The oxidation that follows is the most delicate phase of all. The tea master monitors colour and fragrance closely, stopping the process at the precise moment he has in mind. This is achieved through kill-green: a brief exposure to high heat (pan-firing, steaming, or a mechanical drum) that deactivates the enzymes responsible for browning. The leaves are then rolled, often by hand for premium harvests, giving them their characteristic shape: tight balls for Taiwanese oolongs, twisted strips for Chinese ones. Drying stabilises the remaining moisture. Some oolongs then undergo a final roasting over charcoal or in a drum, developing rounder, more toasted and lingering notes.

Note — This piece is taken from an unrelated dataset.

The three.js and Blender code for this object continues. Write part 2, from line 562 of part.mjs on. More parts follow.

The oxidation level, which can range from 10 to 70%, is the most defining characteristic of any oolong. Lightly oxidised oolongs (10–30%), such as Baozhong or modern Tie Guan Yin, retain a leaf colour close to green and offer very fresh floral and vegetal nuances. Medium-oxidised oolongs (40–60%), such as Dong Ding or our Fu Liang Farm, develop fruity notes and a more pronounced body. Heavily oxidised oolongs (60–70%), such as certain Da Hong Pao or roasted Dan Cong, display woody, honeyed and caramel touches that bring them close to black tea, without the bitterness.
Oolong tea is recognised by its twisted leaves (in Chinese varieties) or tightly rolled balls (in Taiwanese ones, such as our Milky Oolong), ranging in colour from deep green to amber depending on oxidation. Once brewed, the liquor is clear and bright, in shades of gold to amber. Its aroma is complex, moving between floral, fruity, sometimes woody or roasted notes. On the palate, it combines the freshness of green tea with the depth of black tea, with a silky quality unique to semi-oxidised teas.

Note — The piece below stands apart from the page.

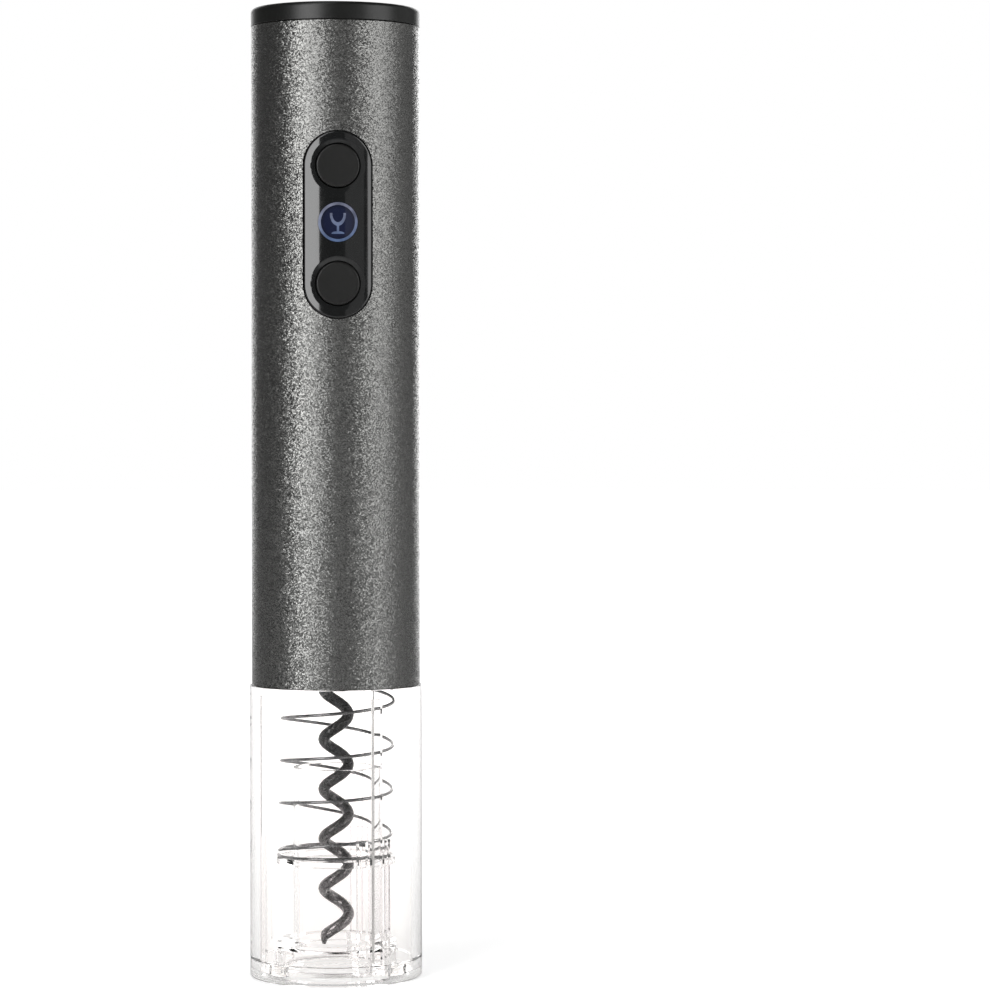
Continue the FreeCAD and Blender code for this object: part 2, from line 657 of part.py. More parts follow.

From a nutritional standpoint, Oolong tea provides antioxidant polyphenols (catechins, theaflavins, thearubigins) that help the body combat oxidative stress, as noted by the EFSA. It contains a moderate level of caffeine (15–30 mg per 200 ml), balanced by L-theanine, an amino acid with relaxing properties that softens the stimulating effect. Oolong tea is also known for its digestive properties: some studies suggest it stimulates digestive enzymes and reduces bloating after fat-rich meals, though it does not constitute a medical treatment. To explore these effects further, visit our dedicated page on the benefits of Oolong tea.

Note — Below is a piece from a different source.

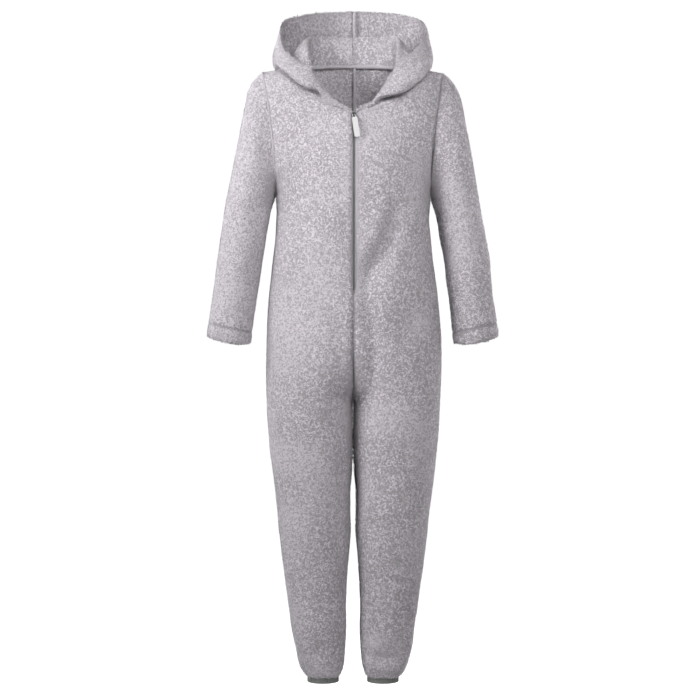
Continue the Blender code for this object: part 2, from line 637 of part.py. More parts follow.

The landmark study Rumpler et al., 2001, Journal of Nutrition highlighted a modest increase in energy expenditure among regular Oolong tea drinkers, linked to its polyphenols and caffeine content. These effects remain limited and are not a substitute for a balanced diet or regular physical activity. They are meaningful only as part of an overall healthy lifestyle.
The Oolong tea family is best understood in relation to its two neighbours. Green tea is fixed immediately after harvesting, with no oxidation: it retains the fresh, vegetal character of the leaf but tends to have a lighter body. Black tea, on the other hand, is fully oxidised, developing malty, honeyed and woody aromas while losing much of its floral complexity. Oolong sits precisely at the intersection: a lightly oxidised oolong can evoke a very aromatic green tea, while a roasted oolong approaches the rounded depth of black tea, without the bitterness. It is this aromatic versatility that makes Oolong the most diverse and endlessly fascinating family of tea for enthusiasts.